1.2 Fall/Winter 2003

Alexandra Teague What I Know for Sure

When I look at my abdomen, I see a scar turning
back to lighter skin from where a surgeon cut

five inches across, and just before this, I remember
trying to stop screaming as my intestine ruptured

by reciting names-first middle and last-
of everyone I could think of, though I do not know

for sure if I got all the middle names right,
or if I have ever known yours.

In last Thursday’s Kansas City Star, I saw a photo
of an x-ray of a man’s head imbedded with a nailgun nail

that, according to the story, had missed his eyes
and seven centers of planning and purpose inside

his frontal lobe and done, really, no damage.
The doctors called this a true miracle,

which made me think that death does not happen
by cause and effect, though I do not know for sure

that the story or picture or both had not been doctored
to improve circulation, as though printed words

and paper are, the same as us, a living body.
My parents gave me the middle name Rachael

for its numerological value, and my whole name
therefore adds up to seven, which is said to be lucky.

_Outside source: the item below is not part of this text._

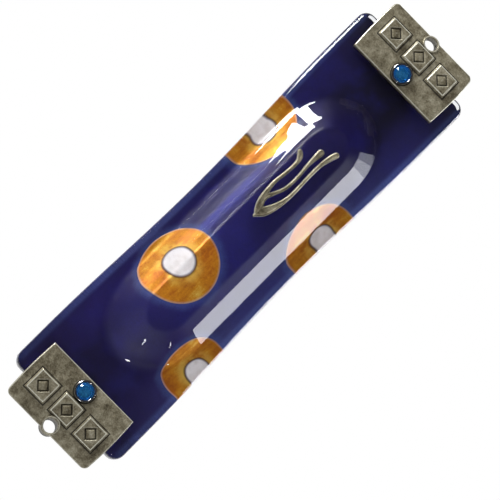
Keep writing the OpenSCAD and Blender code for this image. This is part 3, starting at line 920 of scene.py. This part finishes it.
# ---- Studio ------------------------------------------------------------------
def soft_box(name, azimuth, elevation, distance, size, radiance, colour=(1, 1, 1), upright=False):
    """A lit rectangle facing the case; azimuth 0 is straight in front, positive to the right.

    An upright one stands vertical, so that its sides keep one azimuth all the way up.
    """
    az, el = math.radians(azimuth), math.radians(elevation)
    out = Vector((math.sin(az) * math.cos(el), -math.cos(az) * math.cos(el), math.sin(el)))
    lamp = bpy.data.lights.new(name, "AREA")
    lamp.shape = "RECTANGLE"
    lamp.size, lamp.size_y = size
    lamp.energy = radiance * math.pi * size[0] * size[1]
    lamp.color = colour
    ob = bpy.data.objects.new(name, lamp)
    bpy.context.scene.collection.objects.link(ob)
    ob.location = out * distance
    facing = Vector((-out.x, -out.y, 0)) if upright else -out
    ob.rotation_euler = facing.to_track_quat("-Z", "Y").to_euler()
    return ob


def world():
    """A bright room behind the case and a dark one in front, on white."""
    w = bpy.data.worlds.new("studio")
    bpy.context.scene.world = w
    w.use_nodes = True
    nt = w.node_tree
    nt.nodes.clear()
    out = nt.nodes.new("ShaderNodeOutputWorld")
    coord = nt.nodes.new("ShaderNodeTexCoord")
    sep = nt.nodes.new("ShaderNodeSeparateXYZ")
    ramp = nt.nodes.new("ShaderNodeValToRGB")
    half = nt.nodes.new("ShaderNodeMapRange")
    half.inputs["From Min"].default_value = -1.0
    half.inputs["From Max"].default_value = 1.0
    nt.links.new(coord.outputs["Generated"], sep.inputs[0])
    nt.links.new(sep.outputs["Y"], half.inputs["Value"])
    nt.links.new(half.outputs["Result"], ramp.inputs["Fac"])
    ramp.color_ramp.elements[0].position = 0.6
    ramp.color_ramp.elements[0].color = (0.03, 0.03, 0.035, 1)
    ramp.color_ramp.elements[1].position = 0.8
    ramp.color_ramp.elements[1].color = (0.95, 0.95, 0.95, 1)
    path = nt.nodes.new("ShaderNodeLightPath")

    def background(colour):
        n = nt.nodes.new("ShaderNodeBackground")
        if isinstance(colour, tuple):
            n.inputs["Color"].default_value = (*colour, 1)
        else:
            nt.links.new(colour, n.inputs["Color"])
        return n.outputs[0]

    def choose(fac, a, b):
        n = nt.nodes.new("ShaderNodeMixShader")
        nt.links.new(fac, n.inputs[0])
        nt.links.new(a, n.inputs[1])
        nt.links.new(b, n.inputs[2])
        return n.outputs[0]

    # Mirror-like reflections see a dark room in front; soft surfaces see an even glow.
    bounced = nt.nodes.new("ShaderNodeMath")
    bounced.operation = "GREATER_THAN"
    nt.links.new(path.outputs["Diffuse Depth"], bounced.inputs[0])
    bounced.inputs[1].default_value = 0.5
    light = choose(bounced.outputs[0], background(ramp.outputs["Color"]), background((0.92, 0.92, 0.95)))
    nt.links.new(choose(path.outputs["Is Camera Ray"], light, background((1.0, 1.0, 1.0))), out.inputs[0])


def floor():
    """A plain pale floor under the case."""
    half, z = 2, -0.75
    me = bpy.data.meshes.new("floor")
    corners = [(-half, -half, z), (half, -half, z), (half, half, z), (-half, half, z)]
    me.from_pydata(corners, [], [(0, 1, 2, 3)])
    ob = bpy.data.objects.new("floor", me)
    bpy.context.scene.collection.objects.link(ob)
    s = Shade("floor", Roughness=0.8)
    tone = s.ramp(s.noise(s.where(), 3.0, 2.0), [(0.3, (0.78, 0.78, 0.77)), (0.7, (0.82, 0.82, 0.81))])
    s.link(tone, "Base Color")
    put(ob, s)
    ob.visible_glossy = False


world()
floor()
bpy.context.scene.view_settings.view_transform = "Standard"
soft_box("key_low", -69, 23.1, 0.869, (0.59, 0.169), 30, upright=True)
soft_box("key_high", -86.5, 34.1, 0.967, (0.18, 0.315), 30, upright=True)
soft_box("right_card", 111, 20.1, 0.852, (0.54, 0.254), 7.5, (0.94, 0.95, 1.0), upright=True)
soft_box("right_card_mid", 111, 32.0, 0.943, (0.54, 0.160), 4.5, (0.90, 0.92, 1.0), upright=True)
soft_box("right_card_high", 111, 39.9, 1.044, (0.54, 0.180), 2.2, (0.86, 0.88, 1.0), upright=True)
soft_box("left_slit", -85.6, 15, 0.8, (0.012, 0.05), 5.0)
soft_box("glint_right", 82, -18, 0.8, (0.012, 0.012), 60.0)
soft_box("glint_low", 30, -57, 0.8, (0.10, 0.03), 40.0)

# The camera looks up at the front from a little below, and is rolled so that the case lies aslant.
AZ, EL, ROLL = math.radians(-2.96), math.radians(-15.0), math.radians(44.89)
TARGET, DISTANCE = Vector((0.00471, 0, -0.00115)), 1.1
back = Vector((math.sin(AZ) * math.cos(EL), -math.cos(AZ) * math.cos(EL), math.sin(EL)))
up = (Vector((0, 0, 1)) + back * -back.z).normalized()
right = (-back).cross(up)
cam_x = right * math.cos(ROLL) + up * math.sin(ROLL)
cam_y = -right * math.sin(ROLL) + up * math.cos(ROLL)
lens = bpy.data.cameras.new("camera")
lens.lens, lens.sensor_width = 300.4, 36.0
lens.clip_start, lens.clip_end = 0.05, 20.0
camera = bpy.data.objects.new("camera", lens)
bpy.context.scene.collection.objects.link(camera)
turned = Matrix((cam_x, cam_y, back)).transposed().to_4x4()
camera.matrix_world = Matrix.Translation(TARGET + back * DISTANCE) @ turned
bpy.context.scene.camera = camera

The pre-surgical report describes me as being
of steady age which makes me wonder if some

people’s ages are in visible flux.
I do not regularly sign my middle name or initial.

The surgeon recorded cutting me with a ten blade
just below McBurney’s point.

Even having been opened there,
I do not recognize this name as my body.


Alexandra Teague currently directs the Writing Lab at City College of San Francisco. Her work has appeared or is forthcoming in Quarterly West and The Paris Review.